Mais le point culminant de la charge du ministère de l’Intérieur se situe page 20 de ce document. Un nouveau tweet de Sihamedi cité, envoyé lors de la republication des caricatures de Mahomet par le magazine Charlie Hebdo et l’ouverture du procès des attentats de janvier 2015, "de nature à légitimer religieusement une action violente".

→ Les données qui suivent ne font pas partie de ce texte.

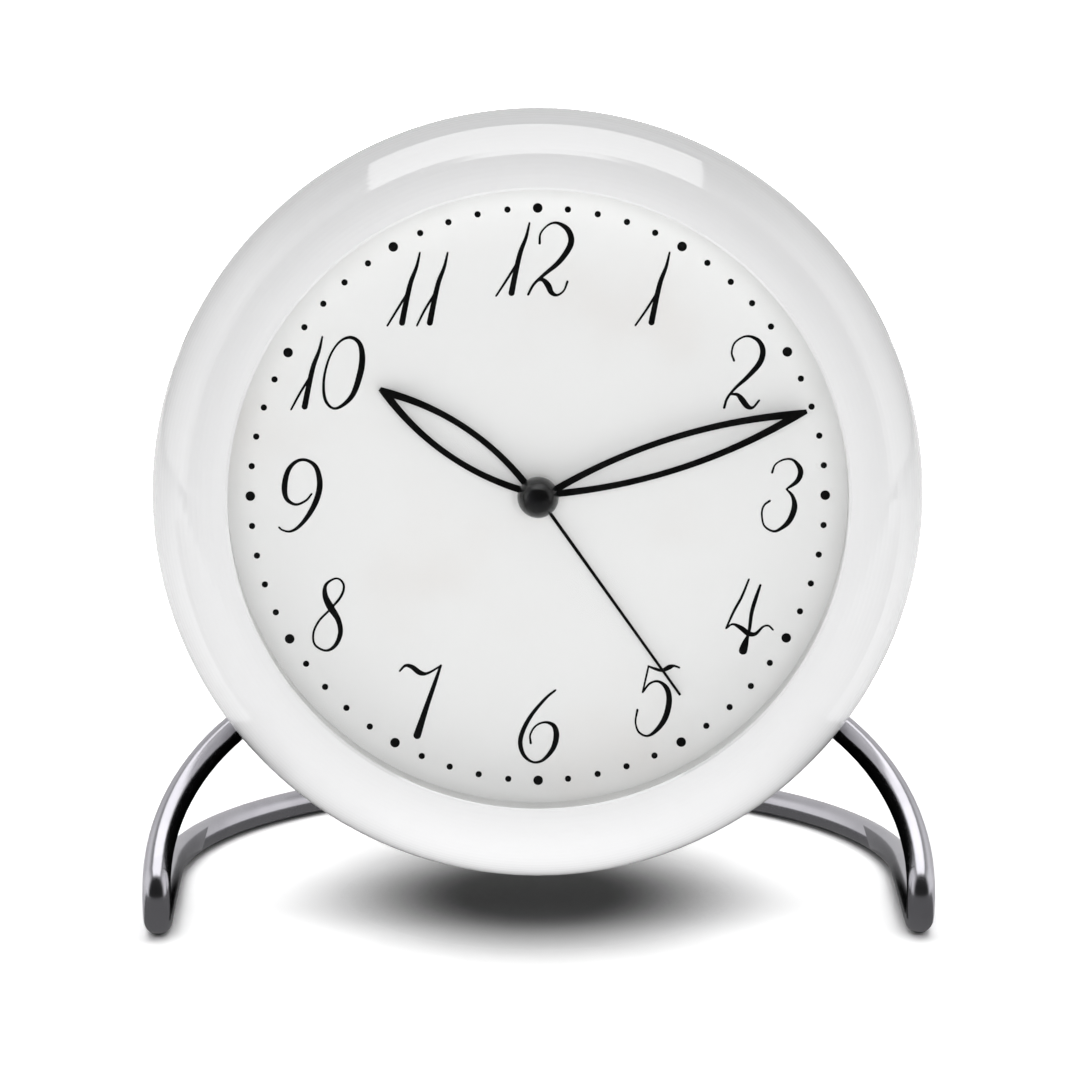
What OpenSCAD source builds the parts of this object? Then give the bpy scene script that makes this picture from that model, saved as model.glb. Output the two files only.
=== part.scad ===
// Round table alarm clock on a bent rod stand.
// The case, dial and movement are drawn in the clock's own frame: X to the right, Y up the dial and
// Z forward out of the dial, from the centre of the case's widest ring. in_case() puts that frame
// on the stand. The stand is drawn standing on the floor, with the front of the clock towards -Y.

/* [Case] */
// Largest diameter of the case
case_d = 110; // [104:1:116]
// Height of the case's centre above the floor
case_h = 60.5; // [59:0.5:64]
// Backward lean of the case in degrees
case_tilt = 5.5; // [4.5:0.25:6.5]
// Depth of the front ring in front of its widest place
bezel_front = 11; // [10.5:0.25:12]
// Depth of the front ring behind its widest place
bezel_back = 4.6; // [4:0.1:5]
// Wall of the front ring
bezel_wall = 2; // [1.6:0.1:2.4]
// Diameter of the opening over the dial
opening_d = 87.6; // [84:0.2:88.4]
// Thickness of the lip that holds the crystal in front
lip_t = 0.7; // [0.5:0.05:0.9]
// Width of the crystal's rim behind the lip
rim_w = 1.4; // [1.2:0.05:1.6]
// Diameter of the rear housing where it leaves the front ring
drum_d = 93; // [92.2:0.1:93.6]
// Depth of the rear housing behind the widest place
drum_depth = 27; // [26:0.25:30]
// Loss of radius of the rear housing over its depth
drum_draft = 1; // [0.5:0.1:1.5]
// Rounding of the rear housing's back edge
drum_round = 5; // [3:0.5:5.5]
// Wall of the rear housing
drum_wall = 2; // [1.6:0.1:2.4]
// Diameter of the rear cover
cover_d = 76.6; // [76:0.1:77]
// Thickness of the rear cover
cover_t = 2; // [1.6:0.1:2.2]

/* [Crystal and dial] */
// Thickness of the mineral crystal
crystal_t = 1.6; // [1.4:0.05:1.8]
// Thickness of the crystal's gasket
gasket_t = 0.3; // [0.25:0.05:0.4]
// Space for the hands between dial and crystal
hand_space = 6.2; // [6:0.05:6.6]
// Thickness of the dial plate
dial_t = 0.8; // [0.6:0.05:1]
// Wall of the spacer ring between dial and crystal
spacer_wall = 1.1; // [0.8:0.05:1.2]

/* [Hands] */
// Length of the hour hand from its axis
hour_len = 27.2; // [24:0.2:29]
// Length of the minute hand from its axis
minute_len = 40; // [37:0.2:41]
// Length of the alarm hand from its axis
alarm_len = 35; // [32:0.2:37]
// Greatest width of the hour hand
hour_w = 5.4; // [4.8:0.1:5.8]
// Greatest width of the minute hand
minute_w = 5.3; // [4.8:0.1:5.8]
// Width of each bowed arm of the open hands
arm_w = 0.86; // [0.7:0.02:1]
// Width of the alarm hand at its hub
alarm_w = 0.5; // [0.4:0.02:0.6]
// Thickness of the hour and minute hands
hand_t = 0.35; // [0.3:0.01:0.4]
// Thickness of the alarm hand
alarm_t = 0.25; // [0.2:0.01:0.3]
// Diameter of the round cap over the hands' hubs
cap_d = 5.9; // [5.6:0.1:6]
// Clockwise angle of the hour hand from twelve
hour_at = 304.5; // [0:0.5:359.5]
// Clockwise angle of the minute hand from twelve
minute_at = 72.3; // [0:0.1:359.9]
// Clockwise angle of the alarm hand from twelve
alarm_at = 144.6; // [0:0.1:359.9]

/* [Stand] */
// Diameter of the stand's rod
rod_d = 4; // [3.8:0.05:4.1]
// Centre-line radius of the hoop on the floor
hoop_r = 54; // [53:0.25:56]
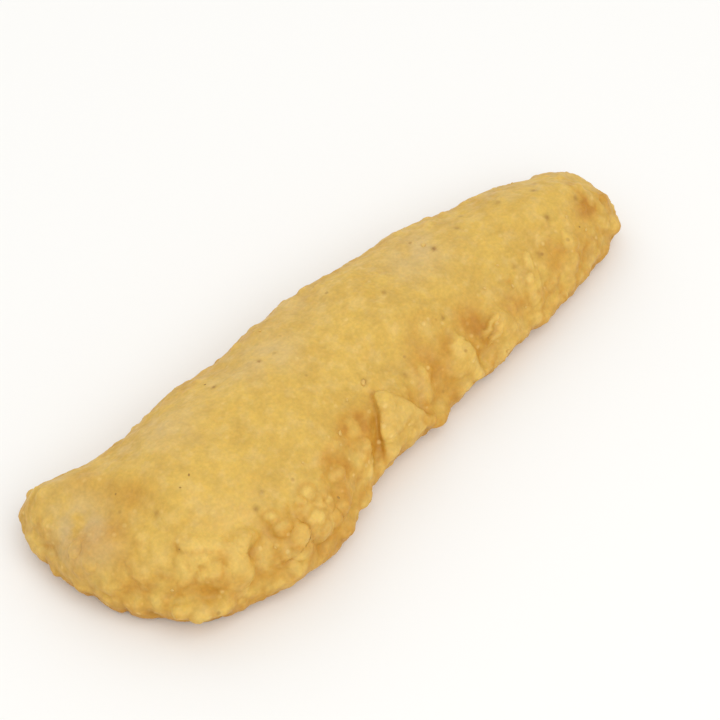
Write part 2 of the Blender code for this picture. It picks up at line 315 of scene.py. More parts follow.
@dataclass(frozen=True)
class CrispBatter:
    """Drops of batter that set on their own, thin and crisp: paler and drier than the crust."""

    cream: str = "#ddb868"
    golden: str = "#cfa651"
    roughness: float = 0.5

    def material(self) -> bpy.types.Material:
        """Builds the shader.

        Returns:
            The material.
        """
        material = bpy.data.materials.new("crisp batter drops")
        material.use_nodes = True
        tree = material.node_tree
        tree.nodes.clear()
        place = add_node(tree, "ShaderNodeTexCoord").outputs["Object"]
        patch = add_node(tree, "ShaderNodeTexNoise", {"Vector": place, "Scale": 1.0 / (2.5 * MM)})
        colour = add_node(tree, "ShaderNodeMix", {
            0: patch.outputs["Fac"], 6: linear(self.cream), 7: linear(self.golden)}, data_type="RGBA")
        shader = add_node(tree, "ShaderNodeBsdfPrincipled", {
            "Base Color": colour.outputs[2], "Roughness": self.roughness, "IOR": 1.47,
            "Subsurface Weight": 0.2, "Subsurface Radius": (1.0, 0.6, 0.25), "Subsurface Scale": 1.0 * MM})
        add_node(tree, "ShaderNodeOutputMaterial", {"Surface": shader.outputs["BSDF"]})
        return material


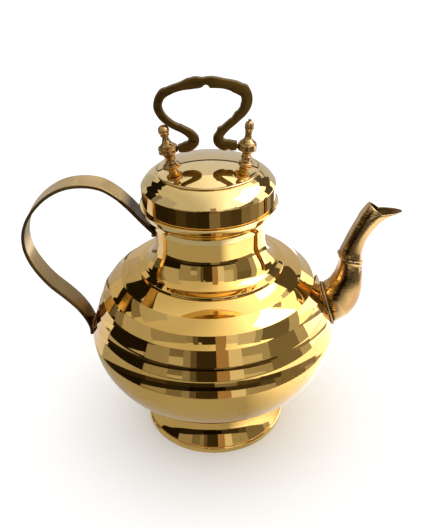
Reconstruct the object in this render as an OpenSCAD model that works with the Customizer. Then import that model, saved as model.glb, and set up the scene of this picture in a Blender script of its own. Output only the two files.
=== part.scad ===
// Spouted brass kalash kettle with a strap side handle, a cast spout and a
// lift-off domed lid. The lid carries two turned posts that hold a swinging
// cast bail.
//
// Frame: millimetres, +Z up, the foot rests on z = 0 and the pot's turned
// axis is the Z axis. The spout points to +X and the side handle to -X.

/* [Belly] */
// Largest radius of the belly, at the seam between its two halves
belly_r = 87.5; // [86:0.5:89]
// Height of the seam above the rest plane
seam_z = 83.8; // [82:0.2:86]
// Thickness of the spun sheet
sheet = 1.2; // [0.8:0.1:1.6]
// Depth of the hollow in each turned shoulder band
band_hollow = 0.35; // [0.1:0.05:0.6]
// Radius of the pour hole behind the spout
pour_hole_r = 8; // [5:0.5:9]

/* [Foot] */
// Outer radius of the foot's lip
foot_r = 52.8; // [51:0.2:55]
// Height of the foot's lip band
foot_lip_h = 4.4; // [3:0.2:6]
// Width of the flat rest face
foot_rest_w = 4; // [3:0.5:6]

/* [Neck and mouth] */
// Outer radius of the straight neck
neck_r = 37.6; // [37:0.2:38.5]
// Outer radius of the collar where it lies on the shoulder
collar_r = 51; // [50:0.5:52]
// Height where the neck's flare ends and its straight part begins
neck_start_z = 155; // [152:1:157]
// Height of the top face of the mouth rim
mouth_z = 180.8; // [180:0.2:182]
// Outer radius of the mouth rim
mouth_rim_r = 46.2; // [45.5:0.1:47]
// Height where the mouth ring's cove starts on the neck
cove_start_z = 167; // [165:0.5:170]

/* [Side handle] */
// Width of the handle's strap
strap_w = 18; // [15:0.5:20]
// Thickness of the handle's strap
strap_t = 2; // [1.6:0.1:2.4]

/* [Spout] */
// Wall thickness of the cast spout
spout_wall = 1.8; // [1.4:0.1:2]
// Half the height of the spout's base on the belly
spout_base_half_h = 15.8; // [15:0.2:17]
// Half the width of the spout's base on the belly
spout_base_half_w = 12.5; // [11:0.5:13]

/* [Lid] */
// Outer radius of the lid's upright band
lid_r = 44.2; // [43.8:0.1:44.6]
// Height of the lid's upright band
lid_band_h = 12.3; // [11:0.1:13]
// Rise of the domed top above the band
lid_dome_h = 9.1; // [8:0.1:10]
// Radius of the raised disc on the dome
lid_disc_r = 34; // [33.5:0.1:35]
// Rise of the crowned middle of the dome and of its disc
crown_h = 4.4; // [3.6:0.1:4.6]
// Radial play between the lid's collar and the neck's inside
lid_play = 0.5; // [0.3:0.1:0.8]

/* [Posts and bail] */
// Distance of the left post's foot from the axis
left_post_x = 23.2; // [22:0.2:24]
// Outward lean of the left post in degrees
left_post_lean = 9; // [6:1:10]
// Distance of the right post's foot from the axis
right_post_x = 24.6; // [24:0.2:25]
// Outward lean of the right post in degrees
right_post_lean = 5.5; // [3:0.5:8]
// Height of the bail's hinge axis
hinge_z = 217.3; // [216.5:0.1:218]
// Radius of the bail's hinge pins
pin_r = 1.5; // [1.3:0.1:1.7]
// Radial running play of the hinge pins
pin_play = 0.08; // [0.04:0.01:0.1]
// Thickness of the cast bail
bail_t = 4.2; // [3.6:0.2:4.6]

/* [Hidden] */

turned_fn = 192;
small_fn = 48;

brass = "#c79b45";
old_brass = "#6f4f1c";
satin_brass = "#b48a3c";
solder = "#d8c68a";

// Lower bowl: a quarter of an ellipse that starts upright at the seam.
bowl_flat_r = 20;
bowl_drop = 57;
bowl_bottom_z = seam_z - bowl_drop;
bowl_steps = 20;
foot_wall = 1.6;

// Arrises between the turned bands of the shoulder, from the seam upwards,
// each as [radius, height].
collar_z = 133;
band_edges = [
    [belly_r, seam_z], [84.2, 95.4], [81.3, 104], [77.4, 114],
    [72.1, 121.2], [63.4, 128.1], [collar_r, collar_z],
];
// The shoulder runs on under the collar to the neck hole.
neck_hole = [40, 137.35];
band_steps = 4;

collar_edge_h = 2.4;
flare_a = 12;
flare_b = 19;
mouth_rim_h = 4.3;
neck_inner_r = neck_r - sheet;

// Strap centreline from the neck to the belly, in the XZ plane.
strap_route = [
    [-36.6, 160], [-40.8, 164.6], [-46.3, 171.3], [-53.5, 180.4], [-61, 188.2],
    [-70.2, 194.2], [-81.5, 196.4], [-93.3, 195.2], [-104.1, 190.4],
    [-113.5, 182.7], [-120.9, 173.1], [-125.2, 162.3], [-125.9, 151.5],
    [-123.6, 141.2], [-118.8, 130.9], [-112.2, 121], [-103.6, 111.5],
    [-96, 102], [-91, 92.6], [-88.8, 85.4], [-88.8, 79.4],
];
strap_inner_x = -88.8 + strap_t / 2;

// Spout stations from the belly to the beak:
// [x, z, in-plane half depth, half width, direction of the front in degrees].
// The first lies inside the belly and only steers the curve.
root_stations = [
    [85.5, 95.4, 15.6, 12.6, -72],
    [92.5, 100, 14.6, 12.3, -58], [96.9, 108, 13.8, 11.8, -50],
    [98.9, 117, 12, 10.8, -41], [99, 125.4, 9.8, 9.6, -30],
    [98.3, 130.4, 8.7, 8.7, -22], [98.2, 131.2, 9.5, 9.5, -20],
    [98, 134, 9.3, 9.3, -15],
];
beak_stations = [
    [98, 134, 8.1, 8.1, -15], [98.8, 139.5, 7.3, 7.3, -8],
    [101.5, 148.4, 6.5, 6.9, -10], [105.7, 156.9, 6.7, 6.9, -17],
    [109.5, 163.2, 7.6, 7, -22],
];
beak_notch = [115.5, 168];
beak_tip_x = 130.6;
beak_apex = [107.3, 174];
spout_base_z = 94.6;
spout_sides = 32;
spout_square = 0.8;
bore_r = 6.3;

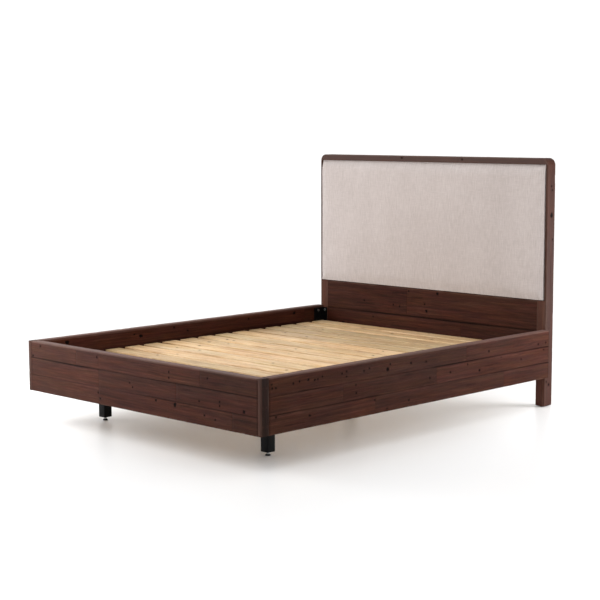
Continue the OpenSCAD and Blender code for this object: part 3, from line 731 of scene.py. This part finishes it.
def make_post(side, outward, seed):
    """A post: rebated beside the panel, eased on its outer arrises and round at its outer top corner."""
    node = f"headboard_post_{side}"
    low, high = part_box(node)
    bottom, top = low.z / MM, high.z / MM
    notch = POST_W - (high.x - panel_high.x if side == "right" else panel_low.x - low.x) / MM
    straight = top - CORNER_R - bottom
    section = [(notch, 0, 1.2, 5), (POST_W, 0, EASE, 7), (POST_W, POST_D, EASE, 8), (0, POST_D, 1.5, 14),
               (0, REBATE, 0, 7), (notch, REBATE, 0, 5)]
    zone = [panel_low.z / MM - bottom, panel_high.z / MM - bottom]
    # Painted shade on the front, the outer side and the rebate's wall, with a touch of painted sheen
    post = Board(straight + CORNER_R * math.pi / 2, section, 7, tones=(0.2,), end_r=2, seed=seed, worn=0.45,
                 extra=[z + off for z in zone for off in (-0.15, 0.15)],
                 shades={FRONT: 0.85, OUTER: 0.95, WALL: 0.6}, faded={FRONT: 0.04, OUTER: 0.02})
    # Below and above the panel the rebate is filled: its step and wall move out to the inner and front faces
    inside = (post.U > zone[0]) & (post.U < zone[1])
    filled = np.zeros(len(post.V))
    for side, near, far in ((STEP, 0, -1), (WALL, -1, 0)):
        first, ts = post.sides[side][:2]
        filled[(first + np.arange(len(ts))) % len(filled)] = (ts - ts[near]) / (ts[far] - ts[near])
    grid = post.P.reshape(len(post.U), -1, 3)
    grid[~inside, :, 1] -= notch * filled
    grid[~inside, :, 2] -= REBATE * filled
    post.P = grid.reshape(-1, 3)
    # Below the panel the front gets painted light, above it painted shade and a painted sheen, as on the top
    # rail
    columns = [(first + k) % len(post.V) for first, ts, *_ in (post.sides[WALL], post.sides[FRONT])
               for k in range(len(ts))]
    for rows, light, pale in ((post.U < zone[0], 1.5, 0.04), (post.U > zone[1], 0.85, 0.12)):
        post.shade.reshape(len(post.U), -1)[np.ix_(rows, columns)] = light
        post.fade.reshape(len(post.U), -1)[np.ix_(rows, columns)] = pale
    draw = np.random.default_rng(seed)
    scatter(draw, post.knot, (OUTER, REAR, OUTER, REAR, INNER), (100, straight - 60), (24, 46), (6, 10))
    scatter(draw, post.nail, (int(draw.integers(OUTER, INNER)) for _ in range(7)), (30, straight), (15, 55))
    post.crack(OUTER, 620, 800, 40)
    post.crack(OUTER, 40, 150, 25)
    post.crack(REAR, 300, 520, 30)

    def shape(points):
        """Rounds the outer top corner: what lies past the straight part turns inward over it."""
        u, v, w = points.T.copy()
        bend = u > straight
        turn = np.clip((u - straight) / CORNER_R, 0, math.pi / 2)
        width = POST_W - CORNER_R + CORNER_R * np.cos(turn)
        v = np.where(bend, v * width / POST_W, v)
        u = np.where(bend, straight + CORNER_R * np.sin(turn), u)
        run = np.hypot(np.maximum(v - (POST_W - CORNER_R), 0), u - straight)
        inset = CORNER_R - run
        w = np.where(bend & (w < EASE + 0.5), np.maximum(w, eased(inset)), w)
        w = np.where(bend & (w > POST_D - EASE - 0.5), np.minimum(w, POST_D - eased(inset)), w)
        return np.stack([u, v, w], 1)

    make_wooden(node, post, ("+z", outward, "+y"), RECLAIMED, shape)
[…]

"Alors", écrit Sihamedi dans ce message que même certains de ses proches qualifient "d'indéfendable", "je prie souvent : puisse le seigneur augmenter à 2000 degrés les flammes de leurs tombes !". "Personne ne peut offenser notre prophète", redit l’homme qui revendique publiquement auprès de ses 16.000 abonnés sa non reconnaissance du droit au blasphème et à la caricature en France.
La parole à la défense
Ce lundi 23 novembre 2020, Driss Sihamedi viendra s’expliquer en personne sur ses prises de position devant les magistrats du conseil d’État. Ses avocats, du cabinet William Bourdon, tenteront, après avoir déposé une question prioritaire de constitutionnalité, de plaider qu’il n’y avait pas urgence à dissoudre une ONG qui emploie 47 salariés en France, qui a dû suspendre son aide à des dizaines de victimes de famines et de guerres à travers la planète.
Ses avocats tenteront de dissocier les engagements politiques d’un président d’une part, et l’activité de cette même organisation d’autre part. Une association qui, par ailleurs, n’a jamais fait l’objet de poursuites pour sa gestion.